The whole neighborhood is filled with unique, artful shops you can wander for several hours.  www.bishopartsdistrict.com will show you them all, but I liked:

Society Home Decor
403 N Bishop Ave
Dallas, TX 75208
(214) 942-4600



Bishop Street Market
419 N Bishop Ave
Dallas, TX 75208
(214) 941-0907





Lockhart Smokehouse
400 W Davis St
Dallas, TX 75208
(214) 944-5521
My teenage son might argue barbecue is why God gave us Texas.  This place comes close to proving the theory.  If the scent alone doesn’t draw you in, the huge line out front should clue you in as to the loyal customers.  

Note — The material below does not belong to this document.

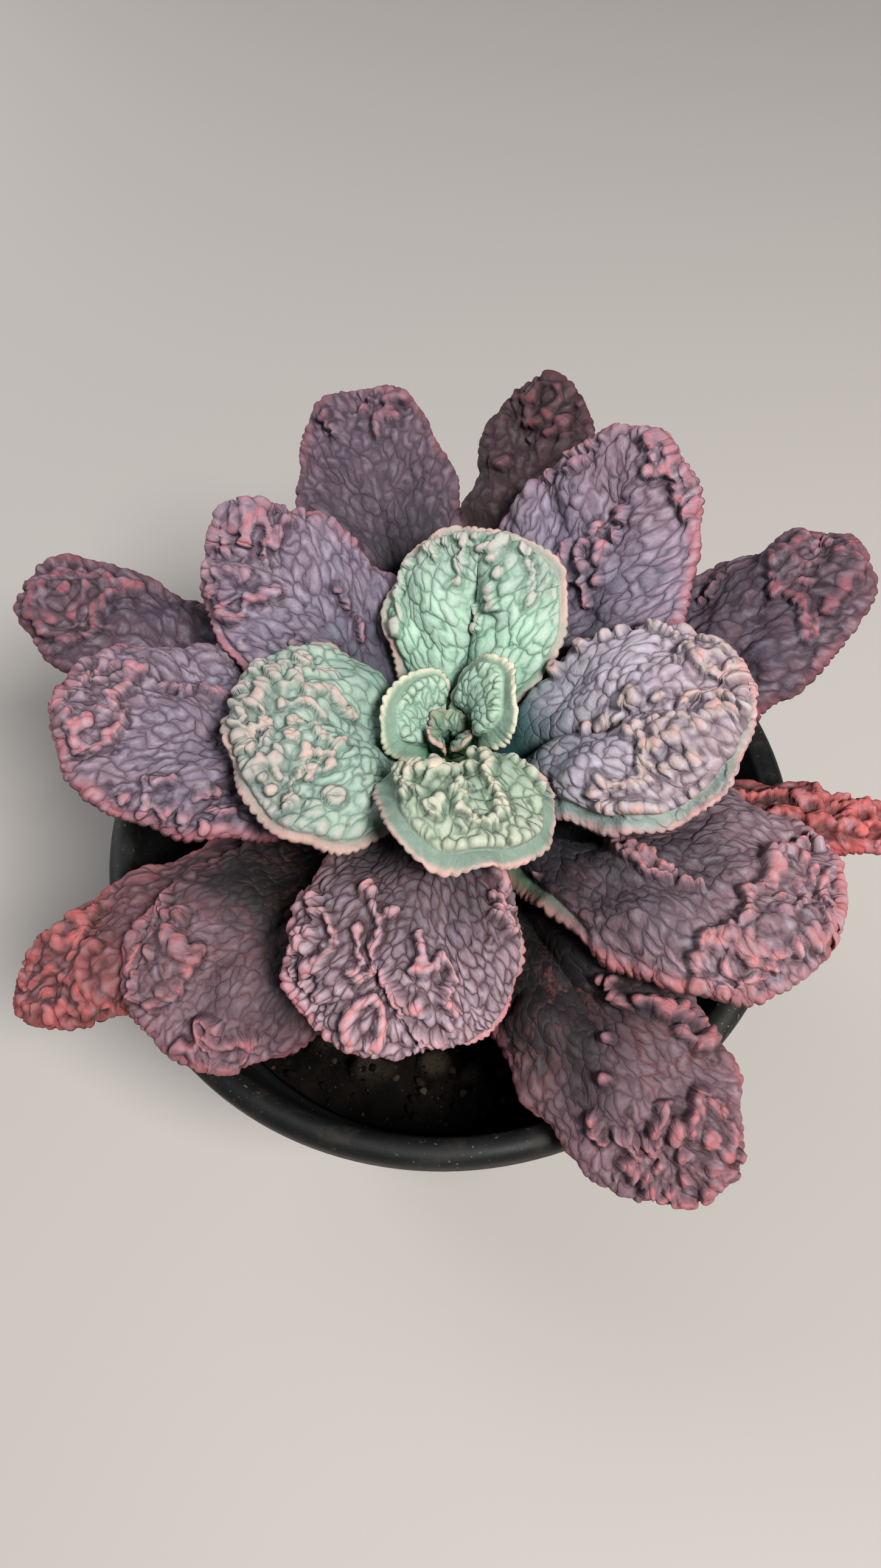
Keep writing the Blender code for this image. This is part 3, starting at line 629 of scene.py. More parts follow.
half_way = flat_place(SAMPLE, np.array([0.5]), np.array([1.0]))[0]
print("half way up", SAMPLE.name, "the margin is", round(float(half_way[1])), "mm out")

# %% Beads along a path
BEAD_STRAY = 0.22                # how far a bead stands out of line, in widths
BEAD_SIZES = (0.90, 1.35)
BEAD_SOFTNESS = 0.22             # in millimetres, how softly two beads run together


def rounded_path(marks):
    """The path with its corners cut off twice, which turns it into a curve."""
    for _ in range(2):
        near = 0.75 * marks[:-1] + 0.25 * marks[1:]
        far = 0.25 * marks[:-1] + 0.75 * marks[1:]
        between = np.stack([near, far], axis=1).reshape(-1, 2)
        marks = np.concatenate([marks[:1], between, marks[-1:]])
    return marks


def bead_string(marks, width, draw):
    """Round lobes along a path: their middles and radii, a little out of line and out of size."""
    lengths = np.linalg.norm(np.diff(marks, axis=0), axis=1)
    run = np.concatenate([[0.0], np.cumsum(lengths)])
    count = max(int(round(run[-1] / width)), 1)
    stops = np.linspace(0.0, run[-1], count + 1)
    middles = np.stack([np.interp(stops, run, marks[:, axis]) for axis in (0, 1)], axis=1)
    middles = middles + draw.uniform(-BEAD_STRAY, BEAD_STRAY, middles.shape) * width
    return middles, width / 2 * draw.uniform(*BEAD_SIZES, len(middles))


def depth_in_beads(flat, middles, radii):
    """Millimetres inside the nearest bead, with beads that touch run softly together."""
    total = np.zeros(len(flat))
    for middle, radius in zip(middles, radii):
        inside = radius - np.linalg.norm(flat - middle, axis=1)
        total += np.exp(np.clip(inside, -4.0, 4.0) / BEAD_SOFTNESS)
    return BEAD_SOFTNESS * np.log(np.maximum(total, TINY))


print("beads are at most", max(BEAD_SIZES), "times as wide as their ridge")

# %% Depth inside the warts
PLATE_LIP = 3.0                  # width in millimetres of the lobed lip round a plate
RING_MIDDLE = 0.9                # how far a ring's middle is raised, as a plate's is
FAR_OUT = -3.0                   # depth in millimetres from which on a wart isn't felt


def warts_on(leaf, flat, seed):
    """Depth inside the warts in millimetres, and how far each place is on a raised plate."""
    depth = np.full(len(flat), FAR_OUT)
    raised = np.zeros(len(flat))
    wavy = shaken(flat, seed)
    draw = np.random.default_rng(int(100 * seed))
    for kind, width, radius, points in WARTS.get(leaf.name, []):
        points = np.array(points)
        marks = flat_place(leaf, points[:, 0], points[:, 1])
        if kind == "ring":
            far = np.linalg.norm(0.6 * flat + 0.4 * wavy - marks[0], axis=1)
            middle = radius - 0.4 * width
            here = width / 2 - np.abs(far - middle)
            raised = np.maximum(raised, RING_MIDDLE * soft_step(middle - far + 0.5))
        elif kind == "worm":
            marks = rounded_path(marks)
            calm = 0.7 * flat + 0.3 * wavy
            ways = [to_segment(calm, a, b) for a, b in zip(marks[:-1], marks[1:])]
            here = width / 2 - np.min(ways, axis=0)
        elif kind == "ridge":
            here = depth_in_beads(wavy, *bead_string(rounded_path(marks), width, draw))
        else:
            closed = np.concatenate([marks, marks[:1]])
            here = depth_in_beads(wavy, *bead_string(closed, PLATE_LIP, draw))
            ways = [to_segment(wavy, a, b) for a, b in zip(closed[:-1], closed[1:])]
            sign = np.where(inside_ring_of(wavy, marks), 1.0, -1.0)
            raised = np.maximum(raised, soft_step(0.5 + sign * np.min(ways, axis=0)))
        depth = np.maximum(depth, here)
    return np.clip(depth, FAR_OUT, -FAR_OUT), raised


print("beyond", -FAR_OUT, "mm a wart isn't felt")

# %% Frills of the tips
MAZE_WAVES = 14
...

It can be daunting to know what to order in a place like this, so I chatted up the guy in line next to us, who offered great advice.  “Go all out for the fatty brisket, and ribs.  And the slaw—you gotta have the slaw.”  There’s something so primally appealing about a get-it-under-your-fingernails kind of BBQ joint.  Really good stuff.  Leave your sense of nutrition in the car and just go for it—you’ll be glad.

Emporium Pies
314 N Bishop Ave
Dallas, TX 75208
(469) 206-6126


Nearly every person—and both yarn shops—told me to go here.  You know me and pie; I was excited.  So excited, in fact, that I went back THREE more times.  Truly wonderful.  
One night I simply had the massive “Lord of the Pies” apple slice as my dinner.   With ice cream and coffee, of course--a balanced meal.  Then I had the heavenly, caramelly Cloud Nine on another visit, and the splendid Limelight key lime another day for breakfast (their take-out presentation is simply adorable).  

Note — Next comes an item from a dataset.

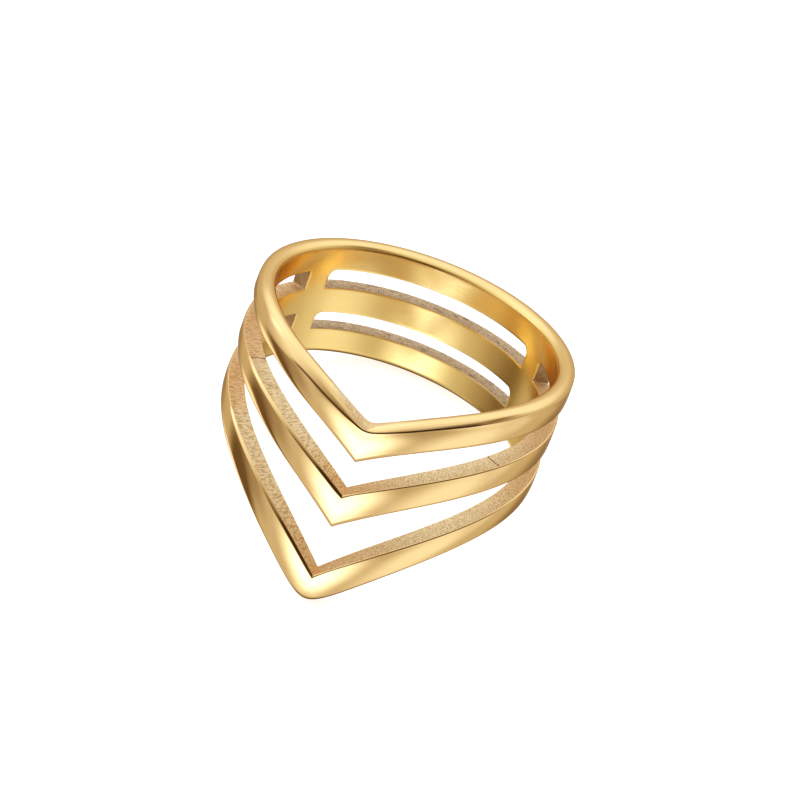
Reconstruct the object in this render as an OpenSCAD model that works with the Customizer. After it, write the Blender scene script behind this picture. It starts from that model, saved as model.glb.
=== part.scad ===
// Chevron ring in polished yellow metal, one piece.
// Three bands dip to a point in front and run level round the back. One upright bridge on each side joins
// them, and the gaps between the bands are cut right through. The top and bottom rims are rounded.
// It stands as it would by itself on a table, on its lowest point in front and on its lower rim at the back.
// The point faces -Y, and the origin is on the table under the middle of the ring.

/* [Finger hole] */
// Inner diameter, which sets the finger size
bore_d = 17.3; // [15:0.1:22]

/* [Metal] */
// Thickness from the inner face to the outer face
wall = 1.25; // [0.9:0.05:1.8]
// Height of the rounding on the top rim and on the bottom rim
rim_h = 0.45; // [0.25:0.05:0.7]

/* [Bands and gaps at the back] */
// Height of the top band
top_band_h = 1.82; // [1.5:0.02:3]
// Height of the upper gap
upper_gap_h = 1.27; // [0.8:0.01:2.5]
// Height of the middle band
mid_band_h = 1.72; // [1:0.02:3]
// Height of the lower gap
lower_gap_h = 1.16; // [0.8:0.01:2.5]
// Height of the bottom band
bottom_band_h = 1.82; // [1.5:0.02:3]

/* [Bands and gaps at the point] */
// How far the top rim dips from the back to the point
point_drop = 3.17; // [1.5:0.01:5]
// Height of the top band
top_band_point_h = 2.26; // [1.6:0.02:3.5]
// Height of the upper gap
upper_gap_point_h = 2.22; // [1.6:0.02:4]
// Height of the middle band
mid_band_point_h = 2.14; // [1.4:0.02:3.5]
// Height of the lower gap
lower_gap_point_h = 3.35; // [2:0.05:5]
// Height of the bottom band
bottom_band_point_h = 1.8; // [1.5:0.02:3.5]

/* [Sweep from the back to the point] */
// How late the top rim bends down, where a larger number keeps it level for longer
top_rim_bend = 5.5; // [4.5:0.1:6.5]
// How late the upper gap's top edge bends down
upper_gap_top_bend = 6; // [5:0.1:7]
// How late the upper gap's bottom edge bends down
upper_gap_bottom_bend = 4.6; // [4:0.1:5.5]
// How late the lower gap's top edge bends down
lower_gap_top_bend = 5.2; // [4.5:0.1:6]
// How late the lower gap's bottom edge bends down
lower_gap_bottom_bend = 4.2; // [3.5:0.1:5]
// How late the bottom rim bends down
bottom_rim_bend = 4.5; // [3.8:0.1:5.2]
// How far from the point the top rim's tip starts to round
top_tip_round = 0.35; // [0.1:0.05:1]
// How far from the point the bottom rim's tip starts to round
bottom_tip_round = 1; // [0.3:0.05:2]

/* [Bridges] */
// Angle from the point round to the middle of each bridge
bridge_angle = 126; // [110:0.5:140]
// Width of each bridge on the inner face
bridge_w = 1.66; // [1.2:0.02:2.6]
// Radius of the upper corners of the gaps at the back
gap_corner_r = 0.55; // [0.2:0.05:0.7]

/* [Hidden] */

// Segments of a full circle on the walls
WALL_FN = 180;
// Columns of points from the point round to the back, closer together near the point
RIM_COLUMNS = 40;
GAP_COLUMNS = 30;
CROWDING = 1.5;
// Degrees between the points of the rims' rounding, and where the rounding leaves the walls
RIM_STEP = 15;
RIM_START = 30;
// How far the cutting shapes run past the walls
OVERRUN = 1;
// Degrees between the points of a gap's rounded corner, and between its columns at the back
CORNER_STEP = 22.5;
BACK_STEP = 5;

bore_r = bore_d / 2;
mid_r = bore_r + wall / 2;
outer_r = bore_r + wall;

function arc_deg(length, radius) = length / radius * 180 / PI;

front_gap_end = bridge_angle - arc_deg(bridge_w / 2, bore_r);
back_gap_start = bridge_angle + arc_deg(bridge_w / 2, bore_r);

// An edge runs right round the ring. Columns: height at the back, height at the point, bend, and how many
// degrees from the point its tip starts to round. Heights count from the top of the top rim at the back.
BACK = 0;
POINT = 1;
BEND = 2;
ROUND = 3;
top_rim = [-rim_h, -point_drop - rim_h, top_rim_bend, arc_deg(top_tip_round, mid_r)];
upper_gap_top = [-top_band_h, -point_drop - top_band_point_h, upper_gap_top_bend, 0];
upper_gap_bottom = [upper_gap_top[BACK] - upper_gap_h, upper_gap_top[POINT] - upper_gap_point_h,
    upper_gap_bottom_bend, 0];
lower_gap_top = [upper_gap_bottom[BACK] - mid_band_h, upper_gap_bottom[POINT] - mid_band_point_h,
    lower_gap_top_bend, 0];
lower_gap_bottom = [lower_gap_top[BACK] - lower_gap_h, lower_gap_top[POINT] - lower_gap_point_h,
    lower_gap_bottom_bend, 0];
bottom_rim = [lower_gap_bottom[BACK] - bottom_band_h + rim_h,
    lower_gap_bottom[POINT] - bottom_band_point_h + rim_h,
    bottom_rim_bend, arc_deg(bottom_tip_round, mid_r)];

// Height of an edge at an angle from the point, from -180 to 180
function level(a, edge) = max(0, 1 - norm([a, edge[ROUND]]) / 180) / (1 - edge[ROUND] / 180);
function edge_z(a, edge) = edge[BACK] - (edge[BACK] - edge[POINT]) * pow(level(a, edge), edge[BEND]);

// A place in the ring from its radius, its angle from the point and its height
function place(r, a, z) = [r * sin(a), -r * cos(a), z];

// Angles from -last to last, crowded towards the point
function crowded(last, count, from, to) =
    [for (i = [from:to]) sign(i) * last * pow(abs(i) / count, CROWDING)];

// The rim's rounding is half an ellipse over the wall. Its ends run on past both faces of the wall.
function rim_arc(up) = [for (t = [RIM_START:RIM_STEP:180 - RIM_START]) [wall / 2 * cos(t), up * rim_h * sin(t)]];
function run_on(side, up) =
    let (last = [side * wall / 2 * cos(RIM_START), up * rim_h * sin(RIM_START)],
         foot = [side * wall / 2, 0])
    foot + (foot - last) * 1.5;
function back_to_front(points) = [for (i = [len(points) - 1:-1:0]) points[i]];

function rim_column(a, with_ends) =
    let (top = edge_z(a, top_rim), bottom = edge_z(a, bottom_rim),
         top_points = with_ends ? concat([run_on(1, 1)], rim_arc(1), [run_on(-1, 1)])
             : concat([[wall / 2, 0]], rim_arc(1), [[-wall / 2, 0]]),
         bottom_points = with_ends ? concat([run_on(1, -1)], rim_arc(-1), [run_on(-1, -1)])
             : concat([[wall / 2, 0]], rim_arc(-1), [[-wall / 2, 0]]))
    concat(
        [for (p = top_points) place(mid_r + p[0], a, top + p[1])],
        [for (p = back_to_front(bottom_points)) place(mid_r + p[0], a, bottom + p[1])]);

// The lean that brings the lowest point in front and the lower rim at the back onto one level
lean = atan((bottom_rim[BACK] - bottom_rim[POINT]) / (2 * mid_r));
function leaned(p) = [p[0], p[1] * cos(lean) + p[2] * sin(lean), p[2] * cos(lean) - p[1] * sin(lean)];
rim_angles = crowded(180, RIM_COLUMNS, -RIM_COLUMNS, RIM_COLUMNS - 1);
outside = [for (a = rim_angles) for (p = rim_column(a, false)) leaned(p)];
table_z = min([for (p = outside) p[2]]);
middle_y = (min([for (p = outside) p[1]]) + max([for (p = outside) p[1]])) / 2;

// A solid through rows of points, closed in a ring or with a flat face at each end
module loft(rows, ring) {
    n = len(rows[0]);
    m = len(rows);
    points = [for (row = rows) for (p = row) p];
    sides = [for (i = [0:m - (ring ? 1 : 2)]) for (j = [0:n - 1])
        let (a = i * n, b = (i + 1) % m * n, k = (j + 1) % n)
        each [[a + j, a + k, b + k], [a + j, b + k, b + j]]];
    ends = ring ? [] : [[for (j = [n - 1:-1:0]) j], [for (j = [0:n - 1]) (m - 1) * n + j]];
    polyhedron(points, concat(sides, ends));
}

module wall_tube() {
    top = OVERRUN;
    bottom = bottom_rim[POINT] - rim_h - OVERRUN;
    translate([0, 0, bottom]) difference() {
        cylinder(h = top - bottom, r = outer_r, $fn = WALL_FN);
        translate([0, 0, -OVERRUN])
            cylinder(h = top - bottom + 2 * OVERRUN, r = bore_r, $fn = WALL_FN);
    }
}

// Everything between the top rim and the bottom rim
module between_rims() {
    loft([for (a = rim_angles) rim_column(a, true)], true);
}

// What one gap takes away, from columns of angle, floor and ceiling
module gap_cut(columns) {
    near = bore_r - OVERRUN;
    far = outer_r + OVERRUN;
    loft([for (c = columns)
        [place(near, c[0], c[1]), place(far, c[0], c[1]), place(far, c[0], c[2]), place(near, c[0], c[2])]],
        false);
}

module front_gap(top, bottom) {
    gap_cut([for (a = crowded(front_gap_end, GAP_COLUMNS, -GAP_COLUMNS, GAP_COLUMNS))
        [a, edge_z(a, bottom), edge_z(a, top)]]);
}

// The gap at the back has rounded upper corners
module back_gap(top, bottom) {
    corner = [for (t = [0:CORNER_STEP:90 - CORNER_STEP])
        [back_gap_start + arc_deg(gap_corner_r * (1 - cos(t)), bore_r), gap_corner_r * (1 - sin(t))]];
    straight_start = back_gap_start + arc_deg(gap_corner_r, bore_r);
    count = ceil((180 - straight_start) / BACK_STEP);
    half = concat(corner, [for (i = [0:count]) [straight_start + (180 - straight_start) * i / count, 0]]);
    mirrored = [for (i = [len(half) - 2:-1:0]) [360 - half[i][0], half[i][1]]];
    gap_cut([for (c = concat(half, mirrored))
        let (a = min(c[0], 360 - c[0])) [c[0], edge_z(a, bottom), edge_z(a, top) - c[1]]]);
}

module chevron_ring() {
    color("gold") translate([0, -middle_y, -table_z]) rotate([-lean, 0, 0]) difference() {
        intersection() {
            wall_tube();
            between_rims();
        }
        front_gap(upper_gap_top, upper_gap_bottom);
        front_gap(lower_gap_top, lower_gap_bottom);
        back_gap(upper_gap_top, upper_gap_bottom);
        back_gap(lower_gap_top, lower_gap_bottom);
    }
}

chevron_ring();
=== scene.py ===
import itertools
import math

import bmesh
import bpy
import numpy as np
from mathutils import Matrix, Vector


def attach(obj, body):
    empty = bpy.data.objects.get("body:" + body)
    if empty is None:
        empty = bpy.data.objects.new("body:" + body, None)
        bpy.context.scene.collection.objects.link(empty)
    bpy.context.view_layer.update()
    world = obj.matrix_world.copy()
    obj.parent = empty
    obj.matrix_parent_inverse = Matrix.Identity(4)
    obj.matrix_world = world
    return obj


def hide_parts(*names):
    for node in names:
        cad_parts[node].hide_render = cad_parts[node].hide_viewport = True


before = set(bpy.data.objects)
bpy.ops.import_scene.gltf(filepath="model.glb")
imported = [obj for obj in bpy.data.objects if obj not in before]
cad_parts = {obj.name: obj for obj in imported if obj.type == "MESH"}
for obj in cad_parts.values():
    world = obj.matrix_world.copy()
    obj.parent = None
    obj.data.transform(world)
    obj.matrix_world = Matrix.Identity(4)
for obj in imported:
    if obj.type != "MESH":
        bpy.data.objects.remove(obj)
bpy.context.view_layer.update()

MM = 0.001

# Sizes of the ring in millimetres, as in the solid model
BORE_R = 8.65
WALL = 1.25
MID_R = BORE_R + WALL / 2
OUTER_R = BORE_R + WALL
RIM_H = 0.45


def arc_deg(length, radius):
    return math.degrees(length / radius)


def smooth(x, low, high):
    t = np.clip((x - low) / (high - low), 0, 1)
    return t * t * (3 - 2 * t)


# Angles go round the ring in degrees: 0 at the point, positive to the viewer's right, 180 at the back. An edge that
# runs round the ring has a height at the back, a height at the point, a bend, and how far from the point its tip
# starts to round. Heights count from the top of the top rim at the back. Lift raises the edge on the right of the
# point and lowers it on the left, as the hand polishing left it.
class Edge:
    # The slant is measured over this many degrees either side, and no nearer the point than the second number
    SLANT_STEP, SLANT_NEAREST = 0.02, 0.05

    def __init__(self, back, point, bend, soft=0.0, lift=0.0):
        self.back, self.point, self.bend, self.lift = back, point, bend, lift
        self.soft = arc_deg(soft, MID_R)

    def z(self, a):
        level = np.clip(1 - np.hypot(a, self.soft) / 180, 0, None) / (1 - self.soft / 180)
        lift = np.where(np.abs(a) < 90, self.lift * np.sin(np.radians(2 * np.asarray(a))), 0)
        return self.back - (self.back - self.point) * level ** self.bend + lift

    def slant(self, a):
        """How much longer a width measured straight up is than one square to the edge."""
        step, nearest = self.SLANT_STEP, self.SLANT_NEAREST
        a = np.where(np.abs(a) < nearest, np.where(np.asarray(a) < 0, -nearest, nearest), a)
        rise = (self.z(a + step) - self.z(a - step)) / (math.radians(2 * step) * OUTER_R)
        return np.hypot(1, rise)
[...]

We brought the exquisite Smooth Operator—a french silk chocolate pie with a pretzel crust—to a dinner at a friend’s house and became instant heroes.  Go.  More than once.  Eat them all.



There you have it.  A fun fest of fiber and food over two days exploring Dallas.  This is by no means all there is to do or knit—I’ll definitely have to come back and see more—but a great pair of days to make any DestiKNITter delighted with Dallas!